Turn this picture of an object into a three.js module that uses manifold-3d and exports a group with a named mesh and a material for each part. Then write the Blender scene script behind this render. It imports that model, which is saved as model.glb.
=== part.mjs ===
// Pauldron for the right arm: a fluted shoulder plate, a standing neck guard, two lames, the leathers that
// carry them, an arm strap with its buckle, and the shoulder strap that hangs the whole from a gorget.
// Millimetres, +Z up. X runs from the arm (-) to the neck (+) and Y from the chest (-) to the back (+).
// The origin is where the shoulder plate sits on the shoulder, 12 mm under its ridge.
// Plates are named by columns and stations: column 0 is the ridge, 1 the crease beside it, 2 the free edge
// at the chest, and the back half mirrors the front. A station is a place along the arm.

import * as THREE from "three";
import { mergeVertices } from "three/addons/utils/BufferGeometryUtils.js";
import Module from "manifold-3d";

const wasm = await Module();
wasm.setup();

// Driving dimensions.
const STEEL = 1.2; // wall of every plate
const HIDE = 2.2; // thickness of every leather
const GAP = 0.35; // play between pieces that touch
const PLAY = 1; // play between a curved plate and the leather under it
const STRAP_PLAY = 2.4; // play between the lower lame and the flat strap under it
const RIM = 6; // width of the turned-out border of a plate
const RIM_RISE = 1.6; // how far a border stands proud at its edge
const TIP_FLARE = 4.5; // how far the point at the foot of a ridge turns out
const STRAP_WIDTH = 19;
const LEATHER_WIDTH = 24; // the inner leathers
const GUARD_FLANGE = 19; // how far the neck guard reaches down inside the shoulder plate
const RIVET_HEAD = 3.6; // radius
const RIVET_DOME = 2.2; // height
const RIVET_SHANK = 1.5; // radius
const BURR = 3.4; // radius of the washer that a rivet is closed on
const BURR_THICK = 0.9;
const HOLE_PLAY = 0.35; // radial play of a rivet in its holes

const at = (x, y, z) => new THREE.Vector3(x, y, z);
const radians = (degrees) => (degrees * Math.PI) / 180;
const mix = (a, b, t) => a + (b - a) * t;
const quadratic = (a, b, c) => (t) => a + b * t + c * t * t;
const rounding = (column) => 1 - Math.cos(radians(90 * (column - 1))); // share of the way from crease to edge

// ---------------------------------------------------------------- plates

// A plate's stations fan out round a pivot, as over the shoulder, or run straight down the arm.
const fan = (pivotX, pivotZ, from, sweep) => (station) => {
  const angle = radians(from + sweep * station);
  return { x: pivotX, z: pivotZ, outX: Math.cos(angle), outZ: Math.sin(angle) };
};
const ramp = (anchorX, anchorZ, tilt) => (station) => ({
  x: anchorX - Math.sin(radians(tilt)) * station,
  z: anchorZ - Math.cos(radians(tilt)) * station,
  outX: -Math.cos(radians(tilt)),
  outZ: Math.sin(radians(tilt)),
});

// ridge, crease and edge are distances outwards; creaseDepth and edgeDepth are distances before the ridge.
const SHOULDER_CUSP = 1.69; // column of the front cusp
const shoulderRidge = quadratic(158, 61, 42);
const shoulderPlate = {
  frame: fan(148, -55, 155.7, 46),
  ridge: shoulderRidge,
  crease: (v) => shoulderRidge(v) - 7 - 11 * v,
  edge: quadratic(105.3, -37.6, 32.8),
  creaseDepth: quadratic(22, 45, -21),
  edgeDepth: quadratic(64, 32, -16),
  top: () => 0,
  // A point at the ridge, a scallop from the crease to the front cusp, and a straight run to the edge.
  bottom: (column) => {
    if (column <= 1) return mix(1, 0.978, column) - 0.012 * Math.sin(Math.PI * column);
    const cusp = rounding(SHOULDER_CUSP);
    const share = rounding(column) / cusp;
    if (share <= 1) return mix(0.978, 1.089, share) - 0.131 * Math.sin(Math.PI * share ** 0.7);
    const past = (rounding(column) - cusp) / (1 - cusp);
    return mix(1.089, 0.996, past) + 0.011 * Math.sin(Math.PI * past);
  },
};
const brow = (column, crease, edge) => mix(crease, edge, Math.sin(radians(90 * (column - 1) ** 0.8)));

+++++

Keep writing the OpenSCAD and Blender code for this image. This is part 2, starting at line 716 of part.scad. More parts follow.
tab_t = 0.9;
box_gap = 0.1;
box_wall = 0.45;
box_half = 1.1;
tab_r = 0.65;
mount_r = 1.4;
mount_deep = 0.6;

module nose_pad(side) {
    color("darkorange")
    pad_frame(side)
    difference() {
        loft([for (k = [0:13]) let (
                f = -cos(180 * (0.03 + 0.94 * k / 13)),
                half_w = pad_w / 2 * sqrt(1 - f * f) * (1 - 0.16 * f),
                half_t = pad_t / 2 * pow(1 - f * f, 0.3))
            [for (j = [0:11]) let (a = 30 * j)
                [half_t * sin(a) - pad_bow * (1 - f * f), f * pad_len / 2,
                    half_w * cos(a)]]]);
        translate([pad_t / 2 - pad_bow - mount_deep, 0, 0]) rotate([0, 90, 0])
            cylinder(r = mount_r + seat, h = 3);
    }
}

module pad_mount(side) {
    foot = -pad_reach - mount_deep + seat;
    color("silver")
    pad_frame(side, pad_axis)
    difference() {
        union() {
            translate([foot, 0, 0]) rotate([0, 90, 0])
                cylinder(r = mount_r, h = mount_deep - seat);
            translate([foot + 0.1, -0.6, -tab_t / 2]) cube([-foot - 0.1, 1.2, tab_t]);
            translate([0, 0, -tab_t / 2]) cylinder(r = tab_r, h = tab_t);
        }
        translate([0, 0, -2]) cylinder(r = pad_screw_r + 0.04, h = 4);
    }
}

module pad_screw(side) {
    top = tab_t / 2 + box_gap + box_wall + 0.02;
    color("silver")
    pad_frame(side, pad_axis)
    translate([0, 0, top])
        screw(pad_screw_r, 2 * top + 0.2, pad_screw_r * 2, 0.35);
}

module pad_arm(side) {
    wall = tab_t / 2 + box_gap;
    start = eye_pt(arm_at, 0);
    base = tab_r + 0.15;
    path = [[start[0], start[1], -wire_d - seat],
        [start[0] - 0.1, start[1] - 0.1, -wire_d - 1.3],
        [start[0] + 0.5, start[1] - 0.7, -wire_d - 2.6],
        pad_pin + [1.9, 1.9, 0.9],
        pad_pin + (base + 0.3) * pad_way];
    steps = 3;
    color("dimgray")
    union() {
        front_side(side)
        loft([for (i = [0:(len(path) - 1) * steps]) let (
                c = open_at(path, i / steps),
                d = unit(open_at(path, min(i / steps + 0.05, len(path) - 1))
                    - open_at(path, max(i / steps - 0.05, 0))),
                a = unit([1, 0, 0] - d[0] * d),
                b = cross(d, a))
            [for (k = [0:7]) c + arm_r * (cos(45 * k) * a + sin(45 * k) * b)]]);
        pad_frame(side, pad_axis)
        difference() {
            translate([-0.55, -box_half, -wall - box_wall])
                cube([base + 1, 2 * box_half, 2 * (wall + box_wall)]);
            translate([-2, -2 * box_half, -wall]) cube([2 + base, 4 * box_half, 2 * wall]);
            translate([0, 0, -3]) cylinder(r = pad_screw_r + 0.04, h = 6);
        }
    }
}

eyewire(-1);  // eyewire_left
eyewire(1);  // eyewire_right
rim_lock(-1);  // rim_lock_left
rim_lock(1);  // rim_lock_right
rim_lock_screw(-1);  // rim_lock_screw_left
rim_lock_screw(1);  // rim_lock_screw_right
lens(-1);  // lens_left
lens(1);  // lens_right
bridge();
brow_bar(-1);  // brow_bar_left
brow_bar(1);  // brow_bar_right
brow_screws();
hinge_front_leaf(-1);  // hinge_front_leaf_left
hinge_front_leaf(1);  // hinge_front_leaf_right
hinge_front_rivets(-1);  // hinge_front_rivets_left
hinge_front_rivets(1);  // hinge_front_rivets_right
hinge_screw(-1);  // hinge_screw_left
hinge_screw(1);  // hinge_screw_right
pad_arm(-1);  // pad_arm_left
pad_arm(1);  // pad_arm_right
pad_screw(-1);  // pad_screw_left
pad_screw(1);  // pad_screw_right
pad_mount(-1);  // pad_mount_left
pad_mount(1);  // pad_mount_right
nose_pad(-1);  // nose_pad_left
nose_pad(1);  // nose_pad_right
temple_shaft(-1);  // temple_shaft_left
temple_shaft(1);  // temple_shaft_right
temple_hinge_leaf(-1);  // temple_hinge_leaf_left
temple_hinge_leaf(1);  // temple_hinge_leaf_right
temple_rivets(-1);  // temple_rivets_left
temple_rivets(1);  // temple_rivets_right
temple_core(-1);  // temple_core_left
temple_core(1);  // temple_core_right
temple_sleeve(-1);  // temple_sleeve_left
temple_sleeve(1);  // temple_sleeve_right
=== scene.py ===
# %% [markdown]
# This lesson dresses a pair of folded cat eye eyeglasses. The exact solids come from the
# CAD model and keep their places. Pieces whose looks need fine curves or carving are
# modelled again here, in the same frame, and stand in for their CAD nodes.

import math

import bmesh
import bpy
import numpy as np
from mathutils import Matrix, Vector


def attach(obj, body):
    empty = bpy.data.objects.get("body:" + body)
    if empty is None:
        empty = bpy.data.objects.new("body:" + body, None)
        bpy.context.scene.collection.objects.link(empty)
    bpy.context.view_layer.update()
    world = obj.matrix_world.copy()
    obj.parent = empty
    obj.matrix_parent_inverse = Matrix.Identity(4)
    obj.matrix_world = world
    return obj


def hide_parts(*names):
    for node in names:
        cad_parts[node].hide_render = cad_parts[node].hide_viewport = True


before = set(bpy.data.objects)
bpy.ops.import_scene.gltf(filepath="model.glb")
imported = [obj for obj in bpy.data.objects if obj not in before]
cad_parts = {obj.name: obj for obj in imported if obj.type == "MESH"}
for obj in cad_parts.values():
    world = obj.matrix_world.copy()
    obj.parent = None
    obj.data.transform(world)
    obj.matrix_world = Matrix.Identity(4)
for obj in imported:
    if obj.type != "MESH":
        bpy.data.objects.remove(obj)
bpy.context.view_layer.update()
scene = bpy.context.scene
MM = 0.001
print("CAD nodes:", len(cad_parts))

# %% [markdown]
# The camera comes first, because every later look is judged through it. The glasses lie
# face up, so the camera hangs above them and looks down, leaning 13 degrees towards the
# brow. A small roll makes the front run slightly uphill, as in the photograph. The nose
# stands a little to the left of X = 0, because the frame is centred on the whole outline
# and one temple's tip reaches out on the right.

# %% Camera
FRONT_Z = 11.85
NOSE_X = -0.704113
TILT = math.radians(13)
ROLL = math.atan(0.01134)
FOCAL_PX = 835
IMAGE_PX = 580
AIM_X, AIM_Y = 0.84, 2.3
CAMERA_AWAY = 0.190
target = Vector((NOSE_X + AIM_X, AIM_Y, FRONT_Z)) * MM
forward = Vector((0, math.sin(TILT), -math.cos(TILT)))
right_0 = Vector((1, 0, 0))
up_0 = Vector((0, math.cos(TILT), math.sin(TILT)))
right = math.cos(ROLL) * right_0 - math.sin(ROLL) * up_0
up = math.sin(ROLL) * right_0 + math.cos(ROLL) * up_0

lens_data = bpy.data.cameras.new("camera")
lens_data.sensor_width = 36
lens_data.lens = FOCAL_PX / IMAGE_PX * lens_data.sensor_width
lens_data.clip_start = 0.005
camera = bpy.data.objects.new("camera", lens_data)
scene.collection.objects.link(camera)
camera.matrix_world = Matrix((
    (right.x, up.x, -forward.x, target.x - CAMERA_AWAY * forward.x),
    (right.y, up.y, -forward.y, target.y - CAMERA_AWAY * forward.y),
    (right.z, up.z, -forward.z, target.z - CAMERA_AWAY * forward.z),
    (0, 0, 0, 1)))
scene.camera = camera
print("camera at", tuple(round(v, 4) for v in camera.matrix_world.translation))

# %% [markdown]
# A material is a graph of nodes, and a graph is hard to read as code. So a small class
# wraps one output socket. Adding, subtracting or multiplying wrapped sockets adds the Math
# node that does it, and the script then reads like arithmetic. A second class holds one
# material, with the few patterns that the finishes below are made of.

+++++

_Task prompt_
Show every line from the entries above in which "before" appears.

_Reply to the task_
// ridge, crease and edge are distances outwards; creaseDepth and edgeDepth are distances before the ridge.
before = set(bpy.data.objects)
imported = [obj for obj in bpy.data.objects if obj not in before]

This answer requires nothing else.